この特例が受けられるのは、ある一定の団体に寄付をしたものに限られます。具体的には、以下のような公益性の高い団体等になります。また寄附をする際に、相続税の控除の特例を受けたい旨を申し出れば、必要書類を発行してもらえるため、相続税の寄付金控除を受ける場合には、寄付の前にその旨を伝えるとよいでしょう。

①国や地方公共団体

その名の通り、国や、また市役所、区役所等の地方公共団体となります。

②認定NPO法人や特定公益増進法人

複数ありますが、一例をあげますと、赤十字社やユニセフなどが挙げられます。

この控除を受けるためには、相続税の申告期限(相続開始から10ヵ月以内)までに寄付を行わなければなりません。また寄附を行えば、必ず領収書がもらえます。その領収書を相続税の申告書に添付し申告を行う必要があります。

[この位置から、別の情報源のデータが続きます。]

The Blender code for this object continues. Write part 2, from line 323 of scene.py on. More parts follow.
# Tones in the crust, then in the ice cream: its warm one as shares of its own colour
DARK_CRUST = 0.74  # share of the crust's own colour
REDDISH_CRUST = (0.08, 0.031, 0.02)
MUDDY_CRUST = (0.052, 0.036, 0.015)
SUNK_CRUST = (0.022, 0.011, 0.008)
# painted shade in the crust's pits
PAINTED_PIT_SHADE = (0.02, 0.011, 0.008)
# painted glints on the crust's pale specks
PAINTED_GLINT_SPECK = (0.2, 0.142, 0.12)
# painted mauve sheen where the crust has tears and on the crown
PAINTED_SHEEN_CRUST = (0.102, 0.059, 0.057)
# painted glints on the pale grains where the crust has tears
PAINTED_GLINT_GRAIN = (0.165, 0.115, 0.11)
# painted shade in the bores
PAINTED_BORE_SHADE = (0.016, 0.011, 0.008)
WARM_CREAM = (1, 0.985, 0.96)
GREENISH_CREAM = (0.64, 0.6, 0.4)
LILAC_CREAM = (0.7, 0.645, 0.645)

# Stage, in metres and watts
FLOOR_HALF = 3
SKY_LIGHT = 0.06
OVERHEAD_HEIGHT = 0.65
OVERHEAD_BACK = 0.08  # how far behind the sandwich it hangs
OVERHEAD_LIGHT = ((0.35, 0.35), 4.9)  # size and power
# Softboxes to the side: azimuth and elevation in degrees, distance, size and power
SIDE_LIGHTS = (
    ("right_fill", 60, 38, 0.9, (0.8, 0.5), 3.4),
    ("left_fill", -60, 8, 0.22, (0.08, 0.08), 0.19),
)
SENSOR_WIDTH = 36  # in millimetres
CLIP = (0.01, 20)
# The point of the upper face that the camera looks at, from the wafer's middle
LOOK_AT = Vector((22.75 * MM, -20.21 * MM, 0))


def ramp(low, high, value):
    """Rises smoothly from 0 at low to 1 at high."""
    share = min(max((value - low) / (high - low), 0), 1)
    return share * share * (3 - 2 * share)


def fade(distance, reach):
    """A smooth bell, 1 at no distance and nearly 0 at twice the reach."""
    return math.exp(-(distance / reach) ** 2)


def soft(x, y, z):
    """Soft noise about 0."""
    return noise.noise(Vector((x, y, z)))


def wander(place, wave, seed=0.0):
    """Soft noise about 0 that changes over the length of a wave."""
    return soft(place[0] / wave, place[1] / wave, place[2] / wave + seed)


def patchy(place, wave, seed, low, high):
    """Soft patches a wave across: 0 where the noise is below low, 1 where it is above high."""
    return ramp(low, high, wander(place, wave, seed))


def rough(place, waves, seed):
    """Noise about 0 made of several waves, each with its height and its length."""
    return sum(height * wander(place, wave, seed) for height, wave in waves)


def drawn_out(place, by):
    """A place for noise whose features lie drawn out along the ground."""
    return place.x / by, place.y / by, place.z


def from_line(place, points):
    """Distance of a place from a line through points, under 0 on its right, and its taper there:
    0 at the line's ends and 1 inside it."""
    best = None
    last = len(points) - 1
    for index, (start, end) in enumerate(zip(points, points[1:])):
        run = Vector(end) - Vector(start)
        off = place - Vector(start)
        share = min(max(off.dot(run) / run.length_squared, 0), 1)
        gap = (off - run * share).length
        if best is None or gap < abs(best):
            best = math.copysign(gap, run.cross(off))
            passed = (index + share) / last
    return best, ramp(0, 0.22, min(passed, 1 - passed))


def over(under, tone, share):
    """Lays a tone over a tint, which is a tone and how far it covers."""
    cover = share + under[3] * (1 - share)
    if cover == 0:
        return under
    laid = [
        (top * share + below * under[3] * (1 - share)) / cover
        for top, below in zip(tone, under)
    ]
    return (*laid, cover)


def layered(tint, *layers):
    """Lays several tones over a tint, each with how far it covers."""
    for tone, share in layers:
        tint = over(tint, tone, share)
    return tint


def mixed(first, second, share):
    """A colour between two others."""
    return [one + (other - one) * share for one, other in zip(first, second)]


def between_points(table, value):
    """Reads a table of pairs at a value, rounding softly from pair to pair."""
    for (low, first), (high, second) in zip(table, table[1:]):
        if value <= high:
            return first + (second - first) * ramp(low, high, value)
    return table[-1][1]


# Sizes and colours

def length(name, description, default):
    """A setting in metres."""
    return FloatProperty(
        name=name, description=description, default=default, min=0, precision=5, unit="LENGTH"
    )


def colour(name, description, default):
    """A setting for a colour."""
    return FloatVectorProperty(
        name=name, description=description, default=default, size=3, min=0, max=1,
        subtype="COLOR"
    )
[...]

また、相続税の申告書の第14表に記載欄がありますので、寄付をした旨をこれにより税務署に報告する必要がありますので、相続財産から寄付を行った場合には税理士に知らせるのを忘れないようにしましょう。

この特例の控除を受けることができる上限金額は特に設定されていません。
例えば、相続財産が10億円あったとして、その10億円をすべてユニセフに寄付をすると、そのすべてが相続税の計算対象から除外されますので、相続税はゼロとなります。

ただ、この寄付をした結果、その寄附をした人が、何らかの特別な利益を受けることになった場合には、この特例の適用ができないという規程があります。

つまり、10億円寄附をしたことにより、寄付をした団体の理事に就任し、報酬として10億円を得た、などといった場合がこれに該当すると考えられます。 

こういった租税回避目的での寄付を防ぐために、寄付金控除先として公益性の高い団体のみが対象となっています。

この相続財産から寄付を行い、相続税の寄附金控除の特例を受けたものについて、なお相続人の所得税の寄付金控除も受けることが可能です。相続人にある程度、収入がある場合でかつ相続税も多額に支払うようなケースでは、場合によっては寄附した金額以上に節税が可能になることもありえます。